Stephen Capozzi, the gambling prevention specialist at the Council on Alcoholism & Addictions of the Finger Lakes, points out how placing money on NCAA Tournament pools has become so commonplace that participants often do not even realize that these office pools are actual illegal.

‘Illegal gambling is illegal,’ Capozzi said. ‘We try not to take amoral connotation to it. We don’t really condone it but we’re certainly not an advocate.’

Capozzi concedes it would be impossible to enforce these frequent violations of the law, nor does he believe it’s necessary. Instead Capozzi proposes the approach that needs to be taken is one of responsible gambling.

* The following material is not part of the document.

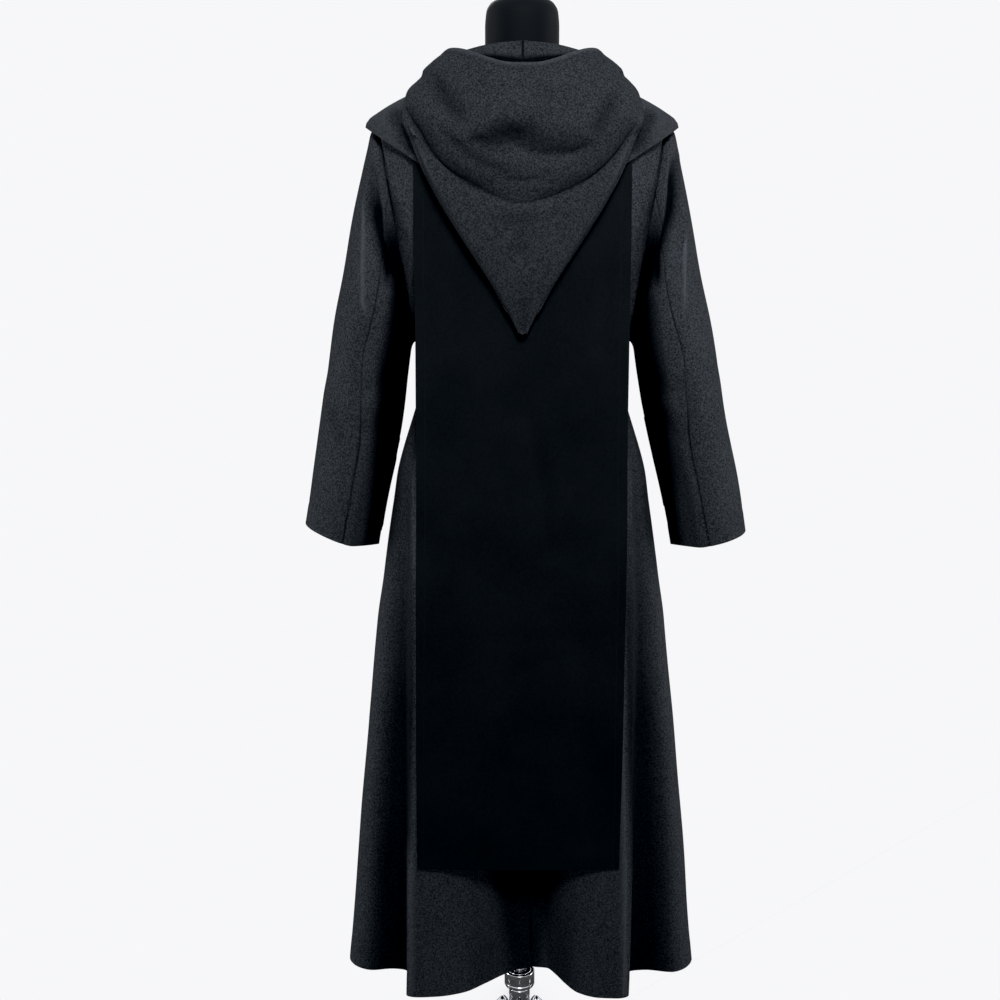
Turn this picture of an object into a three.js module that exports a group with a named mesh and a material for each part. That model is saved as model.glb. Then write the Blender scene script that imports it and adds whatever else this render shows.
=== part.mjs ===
// Monk habit on a dress form: hooded robe, scapular and shoulder cape, front facing -Y.
// Millimetres, +Z up, origin on the floor under the pole. +X is the wearer's left.
import * as THREE from 'three';

// ---- driving sizes ----
const WOOL = 2.2;            // wall of the felted wool
const SCAPULAR_WOOL = 1.6;   // wall of the thinner black cloth
const SEAM = 0.3;            // gap left at every seam
const ARMHOLE_SEAM = 0.95;   // gap round the armhole
const HEM_Z = 239;
const WAIST_Z = 1190;
const UNDERARM = { x: 166, y: 12, z: 1275 };
const SHOULDER_TIP = { x: 219, y: 0, z: 1602 };
const ARMHOLE_DEPTH = { back: 80, front: 70 };
const ARM_RING = 16;         // points round the armhole and the sleeve
const HIND_SEAM = 3;         // sleeve column of the seam down the back of the arm
const FORE_SEAM = 11;        // sleeve column of the seam under the forearm

const MAT = {
  wool: { color: 0x2f3338, roughness: 0.95, metalness: 0 },
  hoodWool: { color: 0x34383e, roughness: 0.95, metalness: 0 },
  scapular: { color: 0x101317, roughness: 0.9, metalness: 0 },
  form: { color: 0x17191c, roughness: 0.55, metalness: 0 },
  chrome: { color: 0xb8bcc2, roughness: 0.15, metalness: 1 },
  rubber: { color: 0x1a1a1b, roughness: 0.8, metalness: 0 },
};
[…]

Capozzi thinks the NCAA could do more to help with the issue. He would like to see it teach gambling prevention on a larger scale instead of merely focusing on the athletic department.

Pooler and Eadington both agree with this point. To some degree the effort the NCAA puts into gambling prevention seems uncommitted, and it’s simply a means for the organization to cover its back in case another gambling scandal arises, Pooler explained.

‘The NCAA has been fighting legal sports relating in Nevada for some time and pushing for legislation that would make it illegal,’ Eadington said. ‘But on the other hand there is an implicit acknowledgement that part of the entertainment on the tournament is from the wagering.’

Gambling and the NCAA Tournament go hand-in-hand more than any other sporting event. Not even events like the World Cup or Super Bowl can claim as loyal of a following as the college basketball postseason.

When the Final Four concludes this weekend, there will be screams of exhilaration, tears of joy and a small band of people will have bragging rights over the rest of the nation. And the only requirement to be a member of this group – make a couple lucky guesses.

‘It’s sort of institutionalized in a sense,’ Pooler said ‘When the Final Four comes up for college basketball there’s a need that people have to get involved in some way. And the best way to get involved, and the easiest way to get involved, and the cheapest way to get involved is the pool.’